• _YOUR INSTRUCTIONS_
Pull every line with the word "copy" out of the entries below.

Modeling code records
++++++++++++++++++++

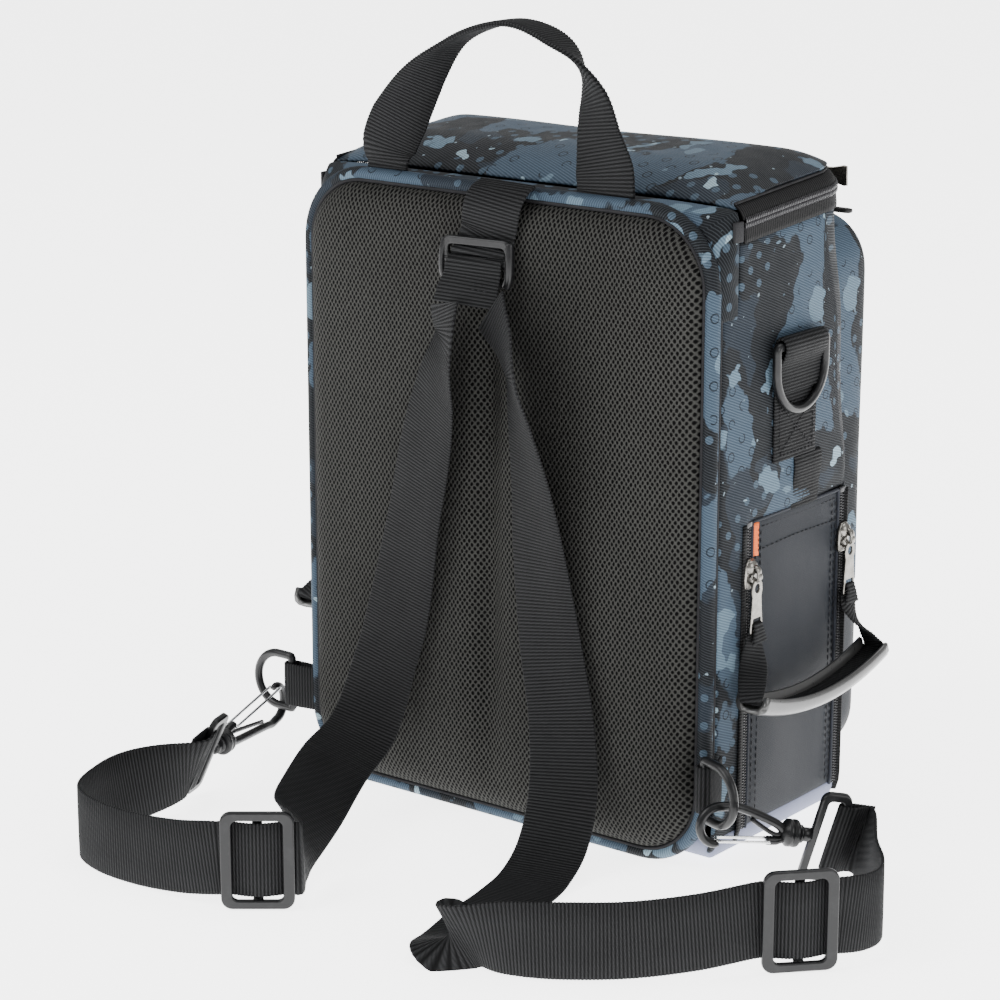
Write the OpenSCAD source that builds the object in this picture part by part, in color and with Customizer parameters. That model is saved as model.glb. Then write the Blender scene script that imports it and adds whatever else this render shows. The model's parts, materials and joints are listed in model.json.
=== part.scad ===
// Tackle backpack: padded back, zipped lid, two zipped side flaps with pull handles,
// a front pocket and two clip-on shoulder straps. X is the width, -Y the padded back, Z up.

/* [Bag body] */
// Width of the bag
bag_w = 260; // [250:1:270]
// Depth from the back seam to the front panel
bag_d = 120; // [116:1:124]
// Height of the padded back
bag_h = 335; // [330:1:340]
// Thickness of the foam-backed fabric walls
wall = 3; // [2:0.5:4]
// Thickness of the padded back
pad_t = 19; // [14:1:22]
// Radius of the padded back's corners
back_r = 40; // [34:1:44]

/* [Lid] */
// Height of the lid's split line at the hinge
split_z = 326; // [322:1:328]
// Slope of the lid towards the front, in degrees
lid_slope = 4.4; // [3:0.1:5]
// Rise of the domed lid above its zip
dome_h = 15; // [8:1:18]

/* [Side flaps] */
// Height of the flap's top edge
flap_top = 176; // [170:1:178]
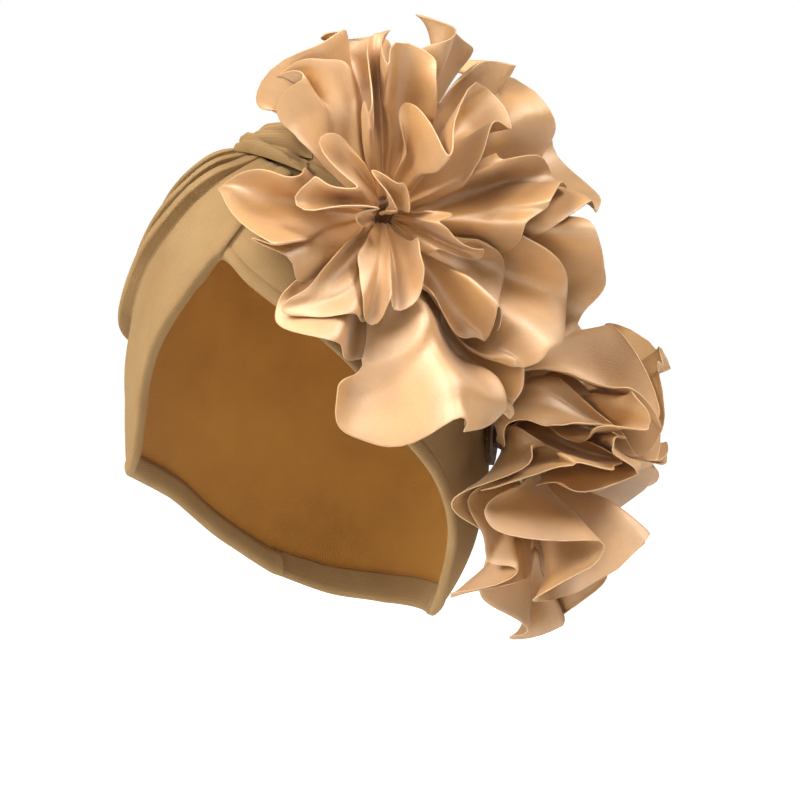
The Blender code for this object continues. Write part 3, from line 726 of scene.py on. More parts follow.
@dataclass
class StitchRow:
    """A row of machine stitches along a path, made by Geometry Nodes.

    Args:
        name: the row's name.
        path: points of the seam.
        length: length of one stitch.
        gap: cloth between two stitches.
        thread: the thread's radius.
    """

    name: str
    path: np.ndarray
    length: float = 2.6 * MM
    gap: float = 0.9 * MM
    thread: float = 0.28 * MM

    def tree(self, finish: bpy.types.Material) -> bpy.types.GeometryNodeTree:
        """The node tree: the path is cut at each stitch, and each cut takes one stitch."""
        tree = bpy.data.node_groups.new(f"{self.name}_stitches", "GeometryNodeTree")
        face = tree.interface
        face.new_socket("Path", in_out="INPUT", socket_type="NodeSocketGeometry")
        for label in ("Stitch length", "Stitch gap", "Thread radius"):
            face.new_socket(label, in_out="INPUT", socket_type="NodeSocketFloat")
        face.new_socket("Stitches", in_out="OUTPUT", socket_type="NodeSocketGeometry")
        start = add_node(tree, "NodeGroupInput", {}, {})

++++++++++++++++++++

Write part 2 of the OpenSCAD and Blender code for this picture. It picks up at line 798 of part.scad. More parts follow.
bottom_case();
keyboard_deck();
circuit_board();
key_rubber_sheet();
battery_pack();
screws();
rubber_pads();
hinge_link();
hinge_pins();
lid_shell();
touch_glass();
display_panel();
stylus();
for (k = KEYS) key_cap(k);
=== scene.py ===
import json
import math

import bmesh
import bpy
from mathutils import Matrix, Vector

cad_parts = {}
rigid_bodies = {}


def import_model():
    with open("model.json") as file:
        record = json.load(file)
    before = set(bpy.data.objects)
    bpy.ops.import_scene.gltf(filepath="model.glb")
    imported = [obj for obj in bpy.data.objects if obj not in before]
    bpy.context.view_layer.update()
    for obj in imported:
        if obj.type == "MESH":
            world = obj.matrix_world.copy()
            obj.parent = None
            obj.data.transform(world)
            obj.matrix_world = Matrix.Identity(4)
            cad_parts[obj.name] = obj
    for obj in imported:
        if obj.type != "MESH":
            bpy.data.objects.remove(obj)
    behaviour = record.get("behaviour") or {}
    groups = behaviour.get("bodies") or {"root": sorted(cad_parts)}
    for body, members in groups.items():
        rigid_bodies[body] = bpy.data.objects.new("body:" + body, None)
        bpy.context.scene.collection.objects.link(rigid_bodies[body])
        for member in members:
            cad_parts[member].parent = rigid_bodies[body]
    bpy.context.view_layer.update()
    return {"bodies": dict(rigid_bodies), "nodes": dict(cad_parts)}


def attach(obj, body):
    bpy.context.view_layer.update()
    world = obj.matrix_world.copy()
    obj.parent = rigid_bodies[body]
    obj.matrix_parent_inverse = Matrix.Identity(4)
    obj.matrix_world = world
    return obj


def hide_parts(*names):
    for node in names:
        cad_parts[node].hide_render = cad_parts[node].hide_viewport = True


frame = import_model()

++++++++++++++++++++

• _WRITTEN RESPONSE_
            world = obj.matrix_world.copy()
    world = obj.matrix_world.copy()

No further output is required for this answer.